New York City-based Cinelimite Inc. is a 501(c)(3) non-profit media arts organization dedicated to exhibiting, distributing, and restoring repertory Brazilian Cinema. The underlying goal behind our work is to create opportunities for cultural exchange between the U.S. and Brazil.
There are countless pearls throughout Brazilian cinema history that are just waiting to be discovered by international audiences – our mission is to make that a reality. Cinelimite provides an free online platform for newly translated classic Brazilian films, while providing engaging supplementary material such as written essays, video essays, interviews, lists, and special live events.
Limite is the title of a Brazilian film made in 1930 by 22-year old Mário Peixoto - his only film. It was first shown on May 17th, 1931 at the Chaplin Club in Rio de Janeiro. The film would never go on to receive a commercial release. Throughout the years, occasional private screenings of Limite were held, such as one organized by poet and film critic Vinicius de Moraes in July 1942 for Orson Welles, who was in Rio de Janeiro to shoot the never-completed documentary It’s All True. In the 1950s, Plínio Sussekind Rocha - one of the founders of the Chaplin Club and at the time a professor at the Faculdade Nacional de Filosofia (National Faculty of Philosophy) - regularly screened the only surviving copy to his students. In 1953, one of those sessions was attended by Saulo Pereira de Mello, who quickly developed an intense passion for the film. Film critic José Carlos Avellar would later describe Mello as the only “total spectator” of Limite, “He fulfilled his passion like no other spectator ever did for any other film”. By 1959, the surviving print of the film was deteriorating and in no condition to be screened. Mello and Rocha teamed up to restore it, a difficult process which took 15 years. Mello kept the copy - a highly flammable nitrate print -in his home. He photographed it frame by frame and wrote extensively about Limite. During the years the film remained inaccessible, it gathered a myth-like following among Brazilian cinephiles, some even doubting it had ever been made. In 1978, six years after Rocha’s death, the restoration was finally screened, and the film has since been shown numerous times and been released on home video in various formats: Laserdisc, VHS, DVD, and, most recently, a Blu-Ray by the Criterion Collection. It ranked #1 in the 2015 poll held by the Brazilian Film Critics Association (ABRACCINE) of the best Brazilian films ever made.
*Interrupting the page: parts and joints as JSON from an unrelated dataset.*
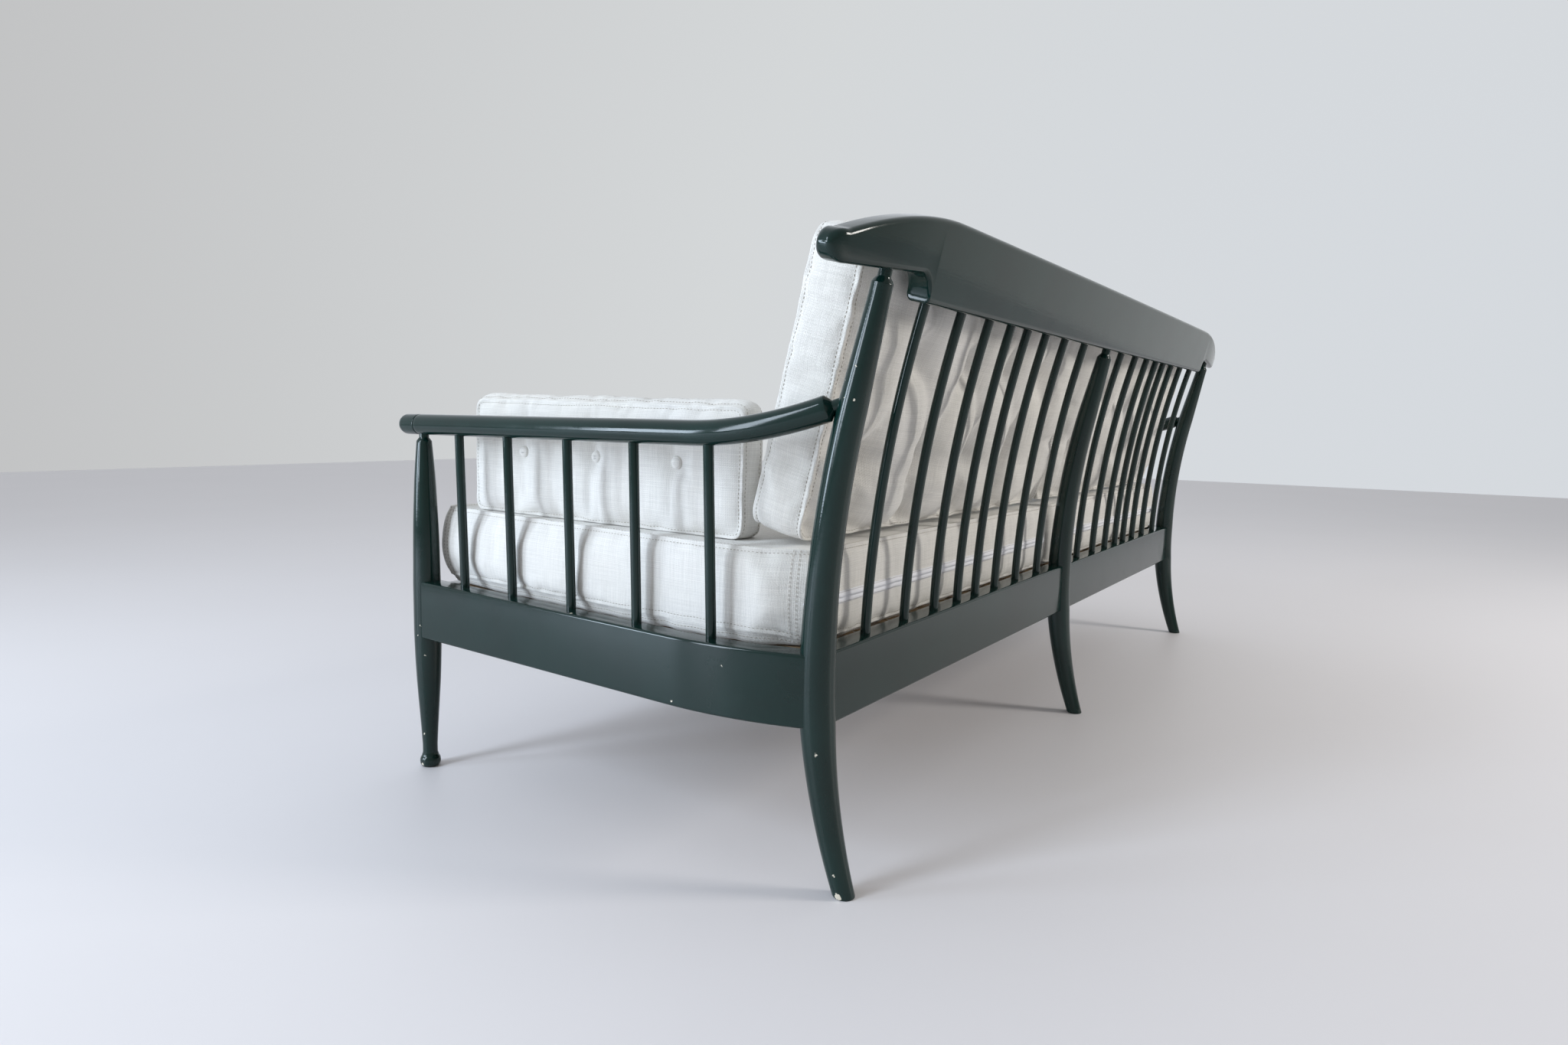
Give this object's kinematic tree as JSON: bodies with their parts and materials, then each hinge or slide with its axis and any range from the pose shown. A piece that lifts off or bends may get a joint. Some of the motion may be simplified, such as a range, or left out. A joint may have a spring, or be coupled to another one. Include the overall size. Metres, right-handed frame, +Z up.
{
  "type": "sofa",
  "caption": "Long two-bay settee with a turned, lacquered spindle frame on splayed legs, a deep curved top rail, round arms and loose box-edged linen cushions.",
  "frame": {"origin": "on the floor, under the middle of the whole settee", "axes": "+X along the settee to the sitter's left, the front faces -Y, +Z up"},
  "size_m": [2.0874, 0.8862, 0.8134],
  "materials": {
    "lacquer": "gloss",
    "raw_wood": "matte",
    "linen": "woven",
    "steel": "satin"
  },
  "bodies": {
    "frame": {"back_post_left": "lacquer", "back_post_mid": "lacquer", "back_post_right": "lacquer", "front_leg_left": "lacquer", "front_leg_mid": "lacquer", "front_leg_right": "lacquer", "top_rail": "lacquer", "back_apron_left": "lacquer", "back_apron_right": "lacquer", "side_apron_left": "lacquer", "side_apron_right": "lacquer", "front_apron_left": "lacquer", "front_apron_right": "lacquer", "arm_left": "lacquer", "arm_right": "lacquer", "back_spindle_1": "lacquer", "back_spindle_2": "lacquer", "back_spindle_3": "lacquer", "back_spindle_4": "lacquer", "back_spindle_5": "lacquer", "back_spindle_6": "lacquer", "back_spindle_7": "lacquer", "back_spindle_8": "lacquer", "back_spindle_9": "lacquer", "back_spindle_10": "lacquer", "back_spindle_11": "lacquer", "back_spindle_12": "lacquer", "back_spindle_13": "lacquer", "back_spindle_14": "lacquer", "back_spindle_15": "lacquer", "back_spindle_16": "lacquer", "arm_spindle_left_1": "lacquer", "arm_spindle_left_2": "lacquer", "arm_spindle_left_3": "lacquer", "arm_spindle_left_4": "lacquer", "arm_spindle_left_5": "lacquer", "arm_spindle_right_1": "lacquer", "arm_spindle_right_2": "lacquer", "arm_spindle_right_3": "lacquer", "arm_spindle_right_4": "lacquer", "arm_spindle_right_5": "lacquer", "centre_bearer": "raw_wood", "seat_slats": "raw_wood", "slat_cleats": "raw_wood", "corner_blocks": "raw_wood", "joint_dowels": "raw_wood", "slat_screws": "steel"},
    "seat_left": {"seat_cushion_left": "linen"},
    "seat_right": {"seat_cushion_right": "linen"},
    "back_left": {"back_cushion_left": "linen", "back_buttons_left": "linen"},
    "back_right": {"back_cushion_right": "linen", "back_buttons_right": "linen"},
    "arm_pad_left": {"arm_cushion_left": "linen", "arm_buttons_left": "linen"},
    "arm_pad_right": {"arm_cushion_right": "linen", "arm_buttons_right": "linen"},
    "zip_left": {"zip_slider_left": "steel"},
    "zip_right": {"zip_slider_right": "steel"}
  },
  "joints": [
    {"name": "seat_left_lift", "type": "slide", "parent": "frame", "child": "seat_left", "axis": [0, 0, 1], "range_m": [0, 0.15]},
    {"name": "back_left_lift", "type": "slide", "parent": "seat_left", "child": "back_left", "axis": [0, 0, 1], "range_m": [0, 0.15]},
    {"name": "arm_pad_left_lift", "type": "slide", "parent": "seat_left", "child": "arm_pad_left", "axis": [0, 0, 1], "range_m": [0, 0.15]},
    {"name": "zip_left_slide", "type": "slide", "parent": "seat_left", "child": "zip_left", "axis": [-1, 0, 0], "range_m": [0, 0.78]},
    {"name": "seat_right_lift", "type": "slide", "parent": "frame", "child": "seat_right", "axis": [0, 0, 1], "range_m": [0, 0.15]},
    {"name": "back_right_lift", "type": "slide", "parent": "seat_right", "child": "back_right", "axis": [0, 0, 1], "range_m": [0, 0.15]},
    {"name": "arm_pad_right_lift", "type": "slide", "parent": "seat_right", "child": "arm_pad_right", "axis": [0, 0, 1], "range_m": [0, 0.15]},
    {"name": "zip_right_slide", "type": "slide", "parent": "seat_right", "child": "zip_right", "axis": [1, 0, 0], "range_m": [0, 0.78]}
  ]
}
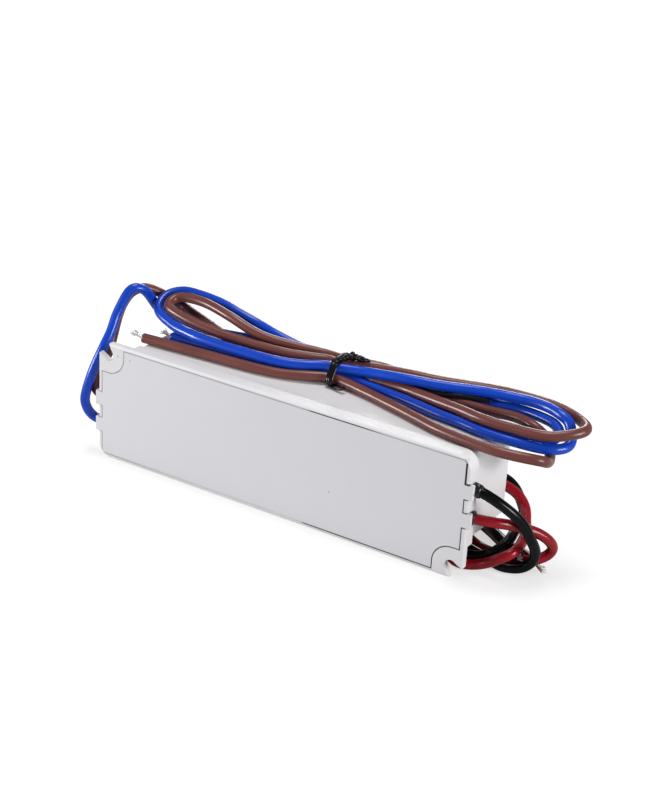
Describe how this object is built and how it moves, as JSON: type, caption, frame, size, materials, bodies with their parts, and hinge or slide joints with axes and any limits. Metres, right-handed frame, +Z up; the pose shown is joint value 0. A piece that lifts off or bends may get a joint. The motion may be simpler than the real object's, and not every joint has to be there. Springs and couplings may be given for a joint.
{
  "type": "potted power supply",
  "caption": "Slim white potted power supply with two slotted corner ears, a flush cover, and loose mains and output leads.",
  "frame": {"origin": "middle of the base, on the surface that the unit stands on, without the free leads", "axes": "+X along the case from the mains leads to the output leads, -Y out of the flat cover, which is the mounting side, +Z up from the long side that the unit stands on"},
  "size_m": [0.1456, 0.0352, 0.0476],
  "materials": {
    "white_case": "moulded white ABS, fine satin",
    "cover_plate": "moulded pale grey-white ABS, smooth satin",
    "dark_compound": "set dark silicone compound, half gloss",
    "board_laminate": "green solder mask on glass laminate",
    "moulded_brown": "moulded brown resin",
    "dark_ceramic": "dark epoxy coat on a ceramic disc",
    "dipped_blue": "blue epoxy coat on a ceramic disc",
    "moulded_yellow": "yellow moulded box",
    "ferrite": "dark sintered ferrite",
    "moulded_black": "black moulding compound",
    "moulded_ivory": "white moulding compound",
    "enamelled_wire": "enamelled copper wire, closely wound",
    "winding_tape": "yellow film tape over the windings",
    "can_aluminium": "drawn aluminium can",
    "shrunk_sleeve": "dark blue shrunk sleeve",
    "resistor_coat": "grey-blue lacquer",
    "tinned_copper": "tinned copper",
    "blue_insulation": "glossy blue vinyl insulation",
    "brown_insulation": "glossy brown vinyl insulation",
    "red_insulation": "glossy red vinyl insulation",
    "black_insulation": "glossy black vinyl insulation",
    "tie_plastic": "black plastic strip over a thin steel wire"
  },
  "bodies": {
    "root": {"case": "white_case", "cover": "cover_plate", "potting_compound": "dark_compound", "circuit_board": "board_laminate", "fuse": "moulded_brown", "inrush_thermistor": "dark_ceramic", "surge_varistor": "dipped_blue", "filter_capacitor": "moulded_yellow", "choke_core": "ferrite", "choke_bobbin": "moulded_black", "choke_windings": "enamelled_wire", "bridge_rectifier": "moulded_black", "bulk_capacitor": "can_aluminium", "bulk_capacitor_sleeve": "shrunk_sleeve", "switching_controller": "moulded_black", "supply_capacitor": "shrunk_sleeve", "clamp_resistor": "resistor_coat", "transformer_core": "ferrite", "transformer_bobbin": "moulded_black", "transformer_windings": "winding_tape", "safety_capacitor": "dipped_blue", "optocoupler": "moulded_ivory", "voltage_reference": "moulded_black", "output_rectifier": "moulded_black", "output_capacitors": "shrunk_sleeve", "output_choke": "ferrite", "lead_terminals": "tinned_copper", "exit_sealant": "dark_compound", "blue_lead": "blue_insulation", "brown_lead": "brown_insulation", "red_lead": "red_insulation", "black_lead": "black_insulation", "blue_strands": "tinned_copper", "brown_strands": "tinned_copper", "red_strands": "tinned_copper", "black_strands": "tinned_copper", "twist_tie": "tie_plastic"}
  },
  "joints": []
}
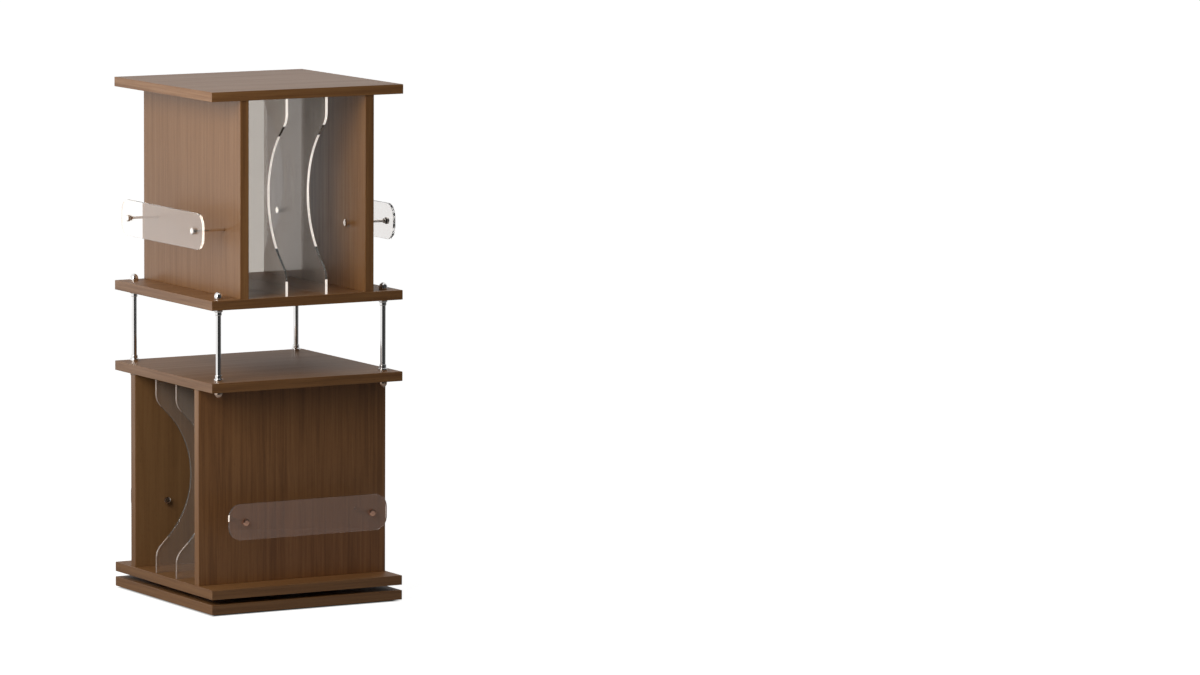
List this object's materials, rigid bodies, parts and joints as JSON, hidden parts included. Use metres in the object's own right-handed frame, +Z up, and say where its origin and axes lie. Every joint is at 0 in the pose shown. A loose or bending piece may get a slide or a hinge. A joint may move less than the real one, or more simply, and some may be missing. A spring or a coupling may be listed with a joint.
{
  "type": "rotating media tower",
  "caption": "Square record tower of two open board tiers, the upper turned a quarter over the lower, joined by chrome rods, with clear dividers and rails, turning on a base board.",
  "frame": {"origin": "on the floor, under the middle of the base board", "axes": "+Z up along the turning axis; +Y towards the back, the way the upper tier's dividers run; +X to the right, the way the lower tier's dividers run"},
  "size_m": [0.417, 0.417, 0.972],
  "materials": {
    "walnut": "satin dark walnut veneer with fine grain",
    "clear_acrylic": "clear, polished edges",
    "chrome": "polished",
    "aluminium": "plain",
    "nylon": "natural white",
    "foot_rubber": "matt black"
  },
  "bodies": {
    "base": {"base_board": "walnut", "bearing_lower_race": "aluminium", "foot_front_left": "foot_rubber", "foot_front_right": "foot_rubber", "foot_back_left": "foot_rubber", "foot_back_right": "foot_rubber"},
    "ball_cage": {"bearing_ball_cage": "nylon"},
    "tower": {"bottom_board": "walnut", "middle_board": "walnut", "shelf_board": "walnut", "top_board": "walnut", "upper_left_panel": "walnut", "upper_left_divider": "clear_acrylic", "upper_left_rail": "clear_acrylic", "upper_left_rail_pin_front": "chrome", "upper_left_rail_cap_front": "chrome", "upper_left_rail_pin_back": "chrome", "upper_left_rail_cap_back": "chrome", "upper_right_panel": "walnut", "upper_right_divider": "clear_acrylic", "upper_right_rail": "clear_acrylic", "upper_right_rail_pin_front": "chrome", "upper_right_rail_cap_front": "chrome", "upper_right_rail_pin_back": "chrome", "upper_right_rail_cap_back": "chrome", "lower_front_panel": "walnut", "lower_front_divider": "clear_acrylic", "lower_front_rail": "clear_acrylic", "lower_front_rail_pin_right": "chrome", "lower_front_rail_cap_right": "chrome", "lower_front_rail_pin_left": "chrome", "lower_front_rail_cap_left": "chrome", "lower_back_panel": "walnut", "lower_back_divider": "clear_acrylic", "lower_back_rail": "clear_acrylic", "lower_back_rail_pin_right": "chrome", "lower_back_rail_cap_right": "chrome", "lower_back_rail_pin_left": "chrome", "lower_back_rail_cap_left": "chrome", "rod_front_left": "chrome", "rod_cap_top_front_left": "chrome", "rod_cap_bottom_front_left": "chrome", "rod_collar_top_front_left": "chrome", "rod_collar_bottom_front_left": "chrome", "rod_front_right": "chrome", "rod_cap_top_front_right": "chrome", "rod_cap_bottom_front_right": "chrome", "rod_collar_top_front_right": "chrome", "rod_collar_bottom_front_right": "chrome", "rod_back_left": "chrome", "rod_cap_top_back_left": "chrome", "rod_cap_bottom_back_left": "chrome", "rod_collar_top_back_left": "chrome", "rod_collar_bottom_back_left": "chrome", "rod_back_right": "chrome", "rod_cap_top_back_right": "chrome", "rod_cap_bottom_back_right": "chrome", "rod_collar_top_back_right": "chrome", "rod_collar_bottom_back_right": "chrome", "bearing_upper_race": "aluminium"}
  },
  "joints": [
    {"name": "tower_turn", "type": "hinge", "parent": "base", "child": "tower", "pos_m": [0, 0, 0.026], "axis": [0, 0, 1], "continuous": true},
    {"name": "cage_turn", "type": "hinge", "parent": "base", "child": "ball_cage", "pos_m": [0, 0, 0.026], "axis": [0, 0, 1], "continuous": true}
  ],
  "couplings": [
    {"joint": "cage_turn", "follows": "tower_turn", "ratio": 0.5}
  ]
}
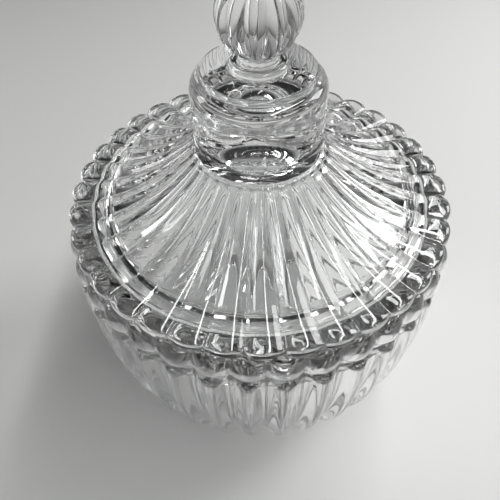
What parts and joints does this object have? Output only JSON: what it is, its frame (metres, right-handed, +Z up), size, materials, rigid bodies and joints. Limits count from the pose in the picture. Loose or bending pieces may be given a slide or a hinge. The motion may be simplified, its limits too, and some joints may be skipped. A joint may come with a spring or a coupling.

Most Brazilian films are not so fortunate. Many rot away into oblivion or only survive in poorly preserved and incomplete copies. But this is not for lack of people who care for them. Such people exist: many work hard to preserve and restore these films and to keep Brazilian cinema alive. In order for their efforts to be recognized, these films need to be seen, and it is with this goal in mind that our non-profit Limite was conceived. To allow these films that constitute Brazil’s cinematic history to remain virtually unnoticed by a transnational audience of cinephiles would be tantamount to consenting to their erosion in Brazilian cultural memory. We recognize that for a national cinema to receive its deserved appreciation on the international stage, it requires passionate advocates and polemicists. To not allow these voices a space to congregate and exchange ideas with and against those who control the unbalanced scales of main stream cinematic discourse would mean the difference between a national heritage made up of lost legends and one firmly constructed by widely recognized timeless works of art.
In memory of Saulo Pereira de Mello - the total spectator - who passed away from COVID-19 on April 30th, 2020, we take upon the task of disseminating Brazilian cinema to new and discerning audiences.